** BEGIN INFORMATION PROVIDED **

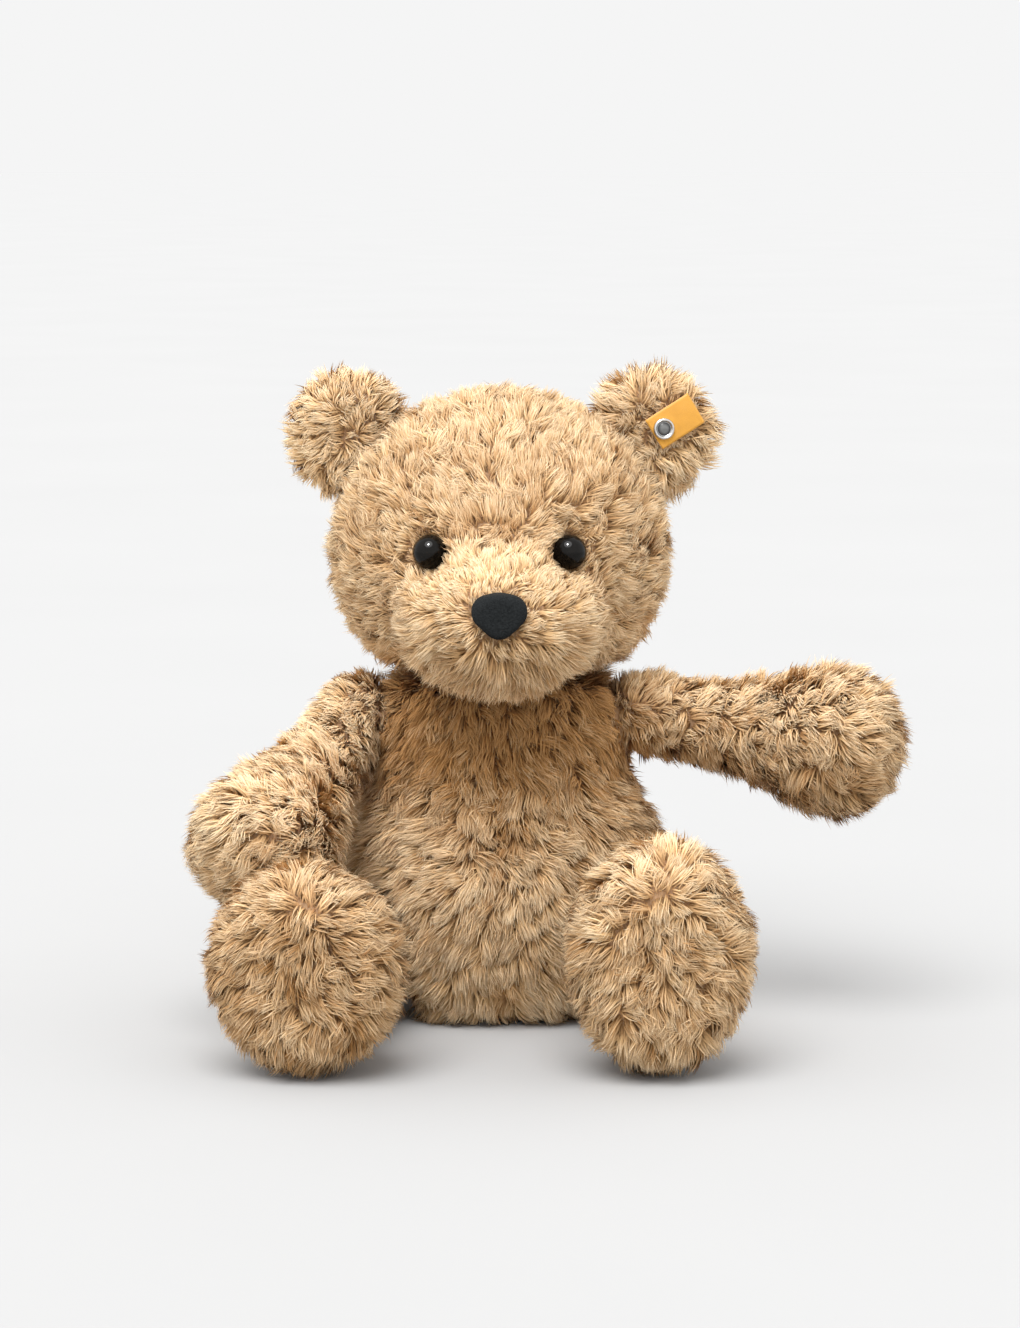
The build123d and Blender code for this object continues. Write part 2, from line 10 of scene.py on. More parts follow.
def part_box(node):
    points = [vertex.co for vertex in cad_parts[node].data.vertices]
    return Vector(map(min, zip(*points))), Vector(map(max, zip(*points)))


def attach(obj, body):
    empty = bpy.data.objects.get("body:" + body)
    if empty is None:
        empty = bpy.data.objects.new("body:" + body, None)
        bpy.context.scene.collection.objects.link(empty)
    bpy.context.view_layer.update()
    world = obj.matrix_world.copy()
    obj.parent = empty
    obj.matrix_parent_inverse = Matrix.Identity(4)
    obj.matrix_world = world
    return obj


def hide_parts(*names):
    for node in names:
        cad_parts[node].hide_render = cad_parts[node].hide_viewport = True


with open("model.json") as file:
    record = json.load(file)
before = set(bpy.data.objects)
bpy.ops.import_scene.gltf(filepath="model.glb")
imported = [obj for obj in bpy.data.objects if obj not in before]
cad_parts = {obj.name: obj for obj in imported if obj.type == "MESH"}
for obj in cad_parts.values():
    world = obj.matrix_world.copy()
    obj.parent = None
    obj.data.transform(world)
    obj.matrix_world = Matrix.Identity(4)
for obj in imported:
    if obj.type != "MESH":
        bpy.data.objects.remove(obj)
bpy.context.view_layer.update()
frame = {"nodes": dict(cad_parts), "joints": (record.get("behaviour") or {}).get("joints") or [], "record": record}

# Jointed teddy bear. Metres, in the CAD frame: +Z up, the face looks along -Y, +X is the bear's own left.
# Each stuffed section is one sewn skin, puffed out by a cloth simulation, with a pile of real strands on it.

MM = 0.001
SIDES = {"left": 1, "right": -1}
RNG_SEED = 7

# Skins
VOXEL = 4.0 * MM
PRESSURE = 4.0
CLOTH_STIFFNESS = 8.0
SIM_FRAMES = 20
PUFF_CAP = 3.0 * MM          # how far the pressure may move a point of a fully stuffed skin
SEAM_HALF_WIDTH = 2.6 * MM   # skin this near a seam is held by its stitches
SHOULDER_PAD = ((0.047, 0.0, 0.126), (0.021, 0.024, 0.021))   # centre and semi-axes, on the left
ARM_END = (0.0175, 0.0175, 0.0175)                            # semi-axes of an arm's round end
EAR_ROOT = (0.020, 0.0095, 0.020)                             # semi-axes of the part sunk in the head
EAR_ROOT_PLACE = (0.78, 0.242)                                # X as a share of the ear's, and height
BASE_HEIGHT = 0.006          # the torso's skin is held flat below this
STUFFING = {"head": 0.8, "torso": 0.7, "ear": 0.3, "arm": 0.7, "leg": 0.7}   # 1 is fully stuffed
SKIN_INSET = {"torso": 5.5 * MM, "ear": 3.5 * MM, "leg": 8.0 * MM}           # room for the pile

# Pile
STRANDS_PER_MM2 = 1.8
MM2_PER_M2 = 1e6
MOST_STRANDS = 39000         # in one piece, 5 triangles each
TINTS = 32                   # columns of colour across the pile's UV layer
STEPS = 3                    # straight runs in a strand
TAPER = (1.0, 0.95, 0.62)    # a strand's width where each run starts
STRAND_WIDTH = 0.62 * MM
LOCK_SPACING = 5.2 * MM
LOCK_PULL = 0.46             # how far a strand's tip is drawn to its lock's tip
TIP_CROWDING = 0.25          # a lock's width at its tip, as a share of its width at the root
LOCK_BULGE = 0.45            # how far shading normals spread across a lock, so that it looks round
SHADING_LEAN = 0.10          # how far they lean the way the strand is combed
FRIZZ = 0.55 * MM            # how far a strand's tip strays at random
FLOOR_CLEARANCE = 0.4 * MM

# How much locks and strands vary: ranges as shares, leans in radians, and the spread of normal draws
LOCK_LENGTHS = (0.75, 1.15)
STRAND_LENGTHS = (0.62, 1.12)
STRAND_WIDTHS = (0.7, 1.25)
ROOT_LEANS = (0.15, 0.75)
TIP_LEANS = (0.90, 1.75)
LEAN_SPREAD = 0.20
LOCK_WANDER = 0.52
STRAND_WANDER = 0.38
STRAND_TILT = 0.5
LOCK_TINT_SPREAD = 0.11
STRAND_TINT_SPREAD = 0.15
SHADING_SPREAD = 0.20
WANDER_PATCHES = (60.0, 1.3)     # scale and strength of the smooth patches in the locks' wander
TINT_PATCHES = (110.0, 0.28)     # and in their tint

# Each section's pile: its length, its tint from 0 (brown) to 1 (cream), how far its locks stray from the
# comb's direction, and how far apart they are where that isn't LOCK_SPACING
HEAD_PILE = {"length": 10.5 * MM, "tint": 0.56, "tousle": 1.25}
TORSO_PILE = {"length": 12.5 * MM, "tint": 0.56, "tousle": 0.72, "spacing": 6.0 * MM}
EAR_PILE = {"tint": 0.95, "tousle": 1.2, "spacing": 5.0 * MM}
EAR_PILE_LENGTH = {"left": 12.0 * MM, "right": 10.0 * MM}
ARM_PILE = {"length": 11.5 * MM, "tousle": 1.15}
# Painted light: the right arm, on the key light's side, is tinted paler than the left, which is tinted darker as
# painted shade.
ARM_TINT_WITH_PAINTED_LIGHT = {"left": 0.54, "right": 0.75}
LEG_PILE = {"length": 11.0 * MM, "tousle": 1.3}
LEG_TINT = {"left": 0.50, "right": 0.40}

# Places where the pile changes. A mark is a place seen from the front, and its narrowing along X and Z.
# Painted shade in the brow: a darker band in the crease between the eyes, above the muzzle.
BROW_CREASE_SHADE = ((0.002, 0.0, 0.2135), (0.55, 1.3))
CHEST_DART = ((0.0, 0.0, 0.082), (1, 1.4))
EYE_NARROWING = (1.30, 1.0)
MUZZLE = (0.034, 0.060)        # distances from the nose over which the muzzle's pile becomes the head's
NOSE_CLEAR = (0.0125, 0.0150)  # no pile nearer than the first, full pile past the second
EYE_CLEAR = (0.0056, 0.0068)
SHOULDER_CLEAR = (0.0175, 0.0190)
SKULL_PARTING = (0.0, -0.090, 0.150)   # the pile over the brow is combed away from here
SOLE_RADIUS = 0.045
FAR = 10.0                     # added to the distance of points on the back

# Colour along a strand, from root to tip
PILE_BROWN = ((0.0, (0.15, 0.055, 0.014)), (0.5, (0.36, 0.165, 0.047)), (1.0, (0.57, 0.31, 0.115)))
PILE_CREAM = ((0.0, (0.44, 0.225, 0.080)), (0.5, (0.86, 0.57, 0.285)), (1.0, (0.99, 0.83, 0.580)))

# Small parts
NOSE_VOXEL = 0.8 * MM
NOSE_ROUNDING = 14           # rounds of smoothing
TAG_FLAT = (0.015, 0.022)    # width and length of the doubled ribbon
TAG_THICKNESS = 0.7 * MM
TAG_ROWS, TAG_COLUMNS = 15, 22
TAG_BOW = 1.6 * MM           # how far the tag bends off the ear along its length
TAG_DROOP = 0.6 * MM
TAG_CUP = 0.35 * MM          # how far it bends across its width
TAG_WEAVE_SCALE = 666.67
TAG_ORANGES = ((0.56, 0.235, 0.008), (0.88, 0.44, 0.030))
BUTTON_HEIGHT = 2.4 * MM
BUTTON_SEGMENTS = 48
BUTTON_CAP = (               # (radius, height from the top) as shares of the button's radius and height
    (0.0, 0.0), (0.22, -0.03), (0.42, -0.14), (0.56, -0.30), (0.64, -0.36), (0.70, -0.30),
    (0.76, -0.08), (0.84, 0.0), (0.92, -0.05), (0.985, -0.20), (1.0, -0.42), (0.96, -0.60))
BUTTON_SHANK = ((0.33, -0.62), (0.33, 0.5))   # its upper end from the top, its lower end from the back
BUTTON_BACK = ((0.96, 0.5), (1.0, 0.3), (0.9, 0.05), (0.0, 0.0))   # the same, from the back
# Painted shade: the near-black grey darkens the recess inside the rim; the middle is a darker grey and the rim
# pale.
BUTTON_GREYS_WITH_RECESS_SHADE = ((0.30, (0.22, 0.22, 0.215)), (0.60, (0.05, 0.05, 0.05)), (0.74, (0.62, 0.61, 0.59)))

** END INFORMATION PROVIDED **

### WHAT YOU WILL DO
Print the material above verbatim, first line through the line containing "RNG_SEED = 7", both included.

### RESULT OF THIS EXERCISE
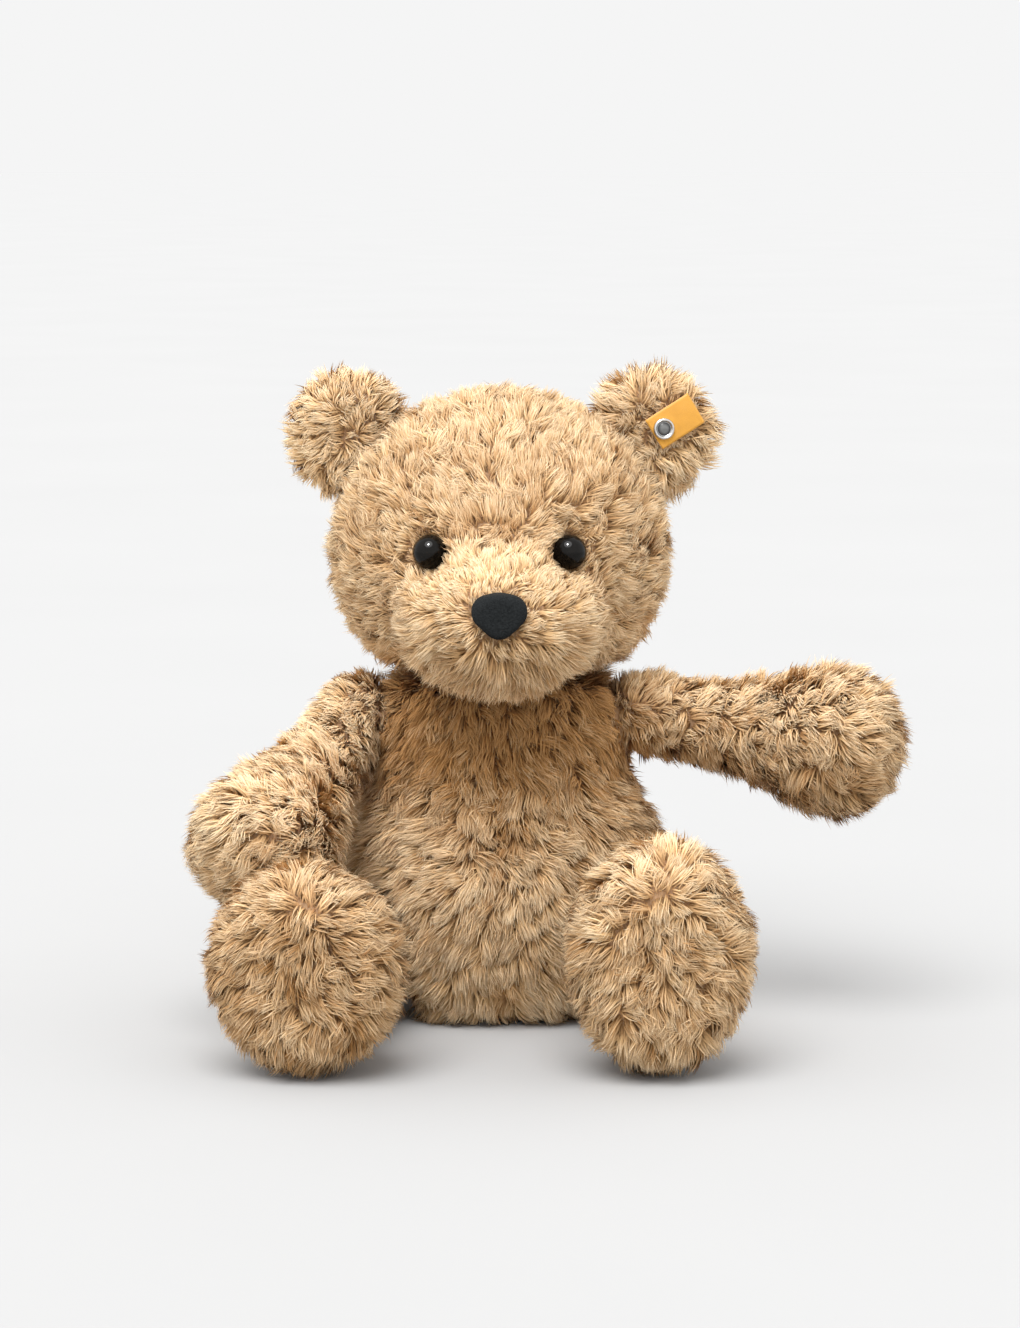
The build123d and Blender code for this object continues. Write part 2, from line 10 of scene.py on. More parts follow.
def part_box(node):
    points = [vertex.co for vertex in cad_parts[node].data.vertices]
    return Vector(map(min, zip(*points))), Vector(map(max, zip(*points)))


def attach(obj, body):
    empty = bpy.data.objects.get("body:" + body)
    if empty is None:
        empty = bpy.data.objects.new("body:" + body, None)
        bpy.context.scene.collection.objects.link(empty)
    bpy.context.view_layer.update()
    world = obj.matrix_world.copy()
    obj.parent = empty
    obj.matrix_parent_inverse = Matrix.Identity(4)
    obj.matrix_world = world
    return obj


def hide_parts(*names):
    for node in names:
        cad_parts[node].hide_render = cad_parts[node].hide_viewport = True


with open("model.json") as file:
    record = json.load(file)
before = set(bpy.data.objects)
bpy.ops.import_scene.gltf(filepath="model.glb")
imported = [obj for obj in bpy.data.objects if obj not in before]
cad_parts = {obj.name: obj for obj in imported if obj.type == "MESH"}
for obj in cad_parts.values():
    world = obj.matrix_world.copy()
    obj.parent = None
    obj.data.transform(world)
    obj.matrix_world = Matrix.Identity(4)
for obj in imported:
    if obj.type != "MESH":
        bpy.data.objects.remove(obj)
bpy.context.view_layer.update()
frame = {"nodes": dict(cad_parts), "joints": (record.get("behaviour") or {}).get("joints") or [], "record": record}

# Jointed teddy bear. Metres, in the CAD frame: +Z up, the face looks along -Y, +X is the bear's own left.
# Each stuffed section is one sewn skin, puffed out by a cloth simulation, with a pile of real strands on it.

MM = 0.001
SIDES = {"left": 1, "right": -1}
RNG_SEED = 7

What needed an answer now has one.